I still own the domain, so I could easily pick up up and move to a different mail service in probably just several minutes of setting up an account and changing some DNS values. So while not fully independent, the time spent getting outbound email right is going to have less impact than other changes I could make.
It's fine until Yahoo hellbans you with no recourse for 6 months after sending you a cryptic message in an SMTP response to visit a form and fill it in which you do to the best of your ability. Oh and inevitably there's always someone you need to email on Yahoo.
I upvoted this before realizing it's a just a plug for some stuff, "porkbun", "vultr", "freefilesync" and some app called "davx" yeah, no, just by the amount of stuff you need to sign up to outside of the base BSD system, this is not tech independence.
The article starts with independence, and the first thing they instruct people in is becoming dependent on un-required third parties.

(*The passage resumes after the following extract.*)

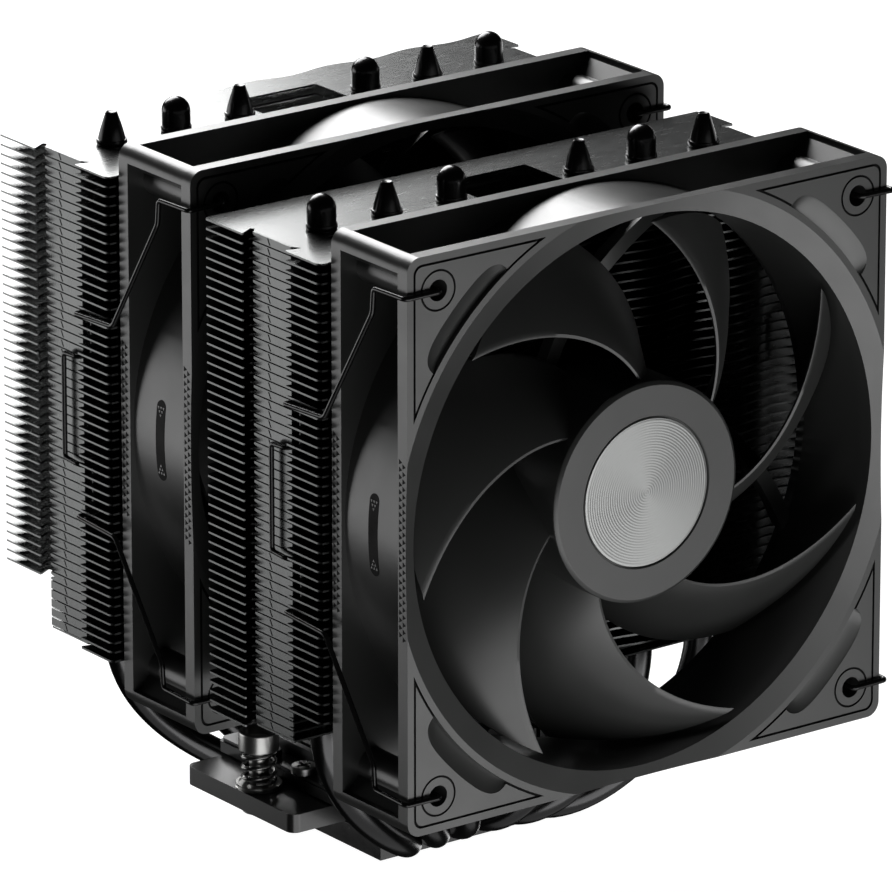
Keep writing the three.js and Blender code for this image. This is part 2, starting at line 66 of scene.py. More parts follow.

Sure, becoming a registrar is overkill, but hosting a website on your own machine is a pretty low bar.
I'm passionate[1] about the concept but articles like this are a reminder to me that we need to make self hosting an order of magnitude simpler and accessible to more people. It shouldn't need to involve any CLI, DNS, TLS certs, port forwarding/NAT traversal, IP addresses, etc etc.
Self hosting shouldn't be any more difficult or less secure than installing an app on your phone. The flow should be 1) install the "self hosting app" on an old laptop or phone. 2) Go through a quick OAuth2 flow to connect your app to a tunnel that enables inbound traffic. 3) Use the self hosting app to install other apps like Jellyfin, Calendar, Nextcloud, etc. Everything should be sandboxed (containers work pretty well on Linux and Windows 10/11 via WSL2) and secure by default. Automatic backups (ideally an OAuth2 flow to your friends' self hosted installations) and auto app updates are table stakes.
There's no technical reason this can't all be done, but lots of technical challenges, and it's unclear whether anyone will pay for tunnels. I'm currently trying to figure out how to do reliable auto backups without filesystem snapshots.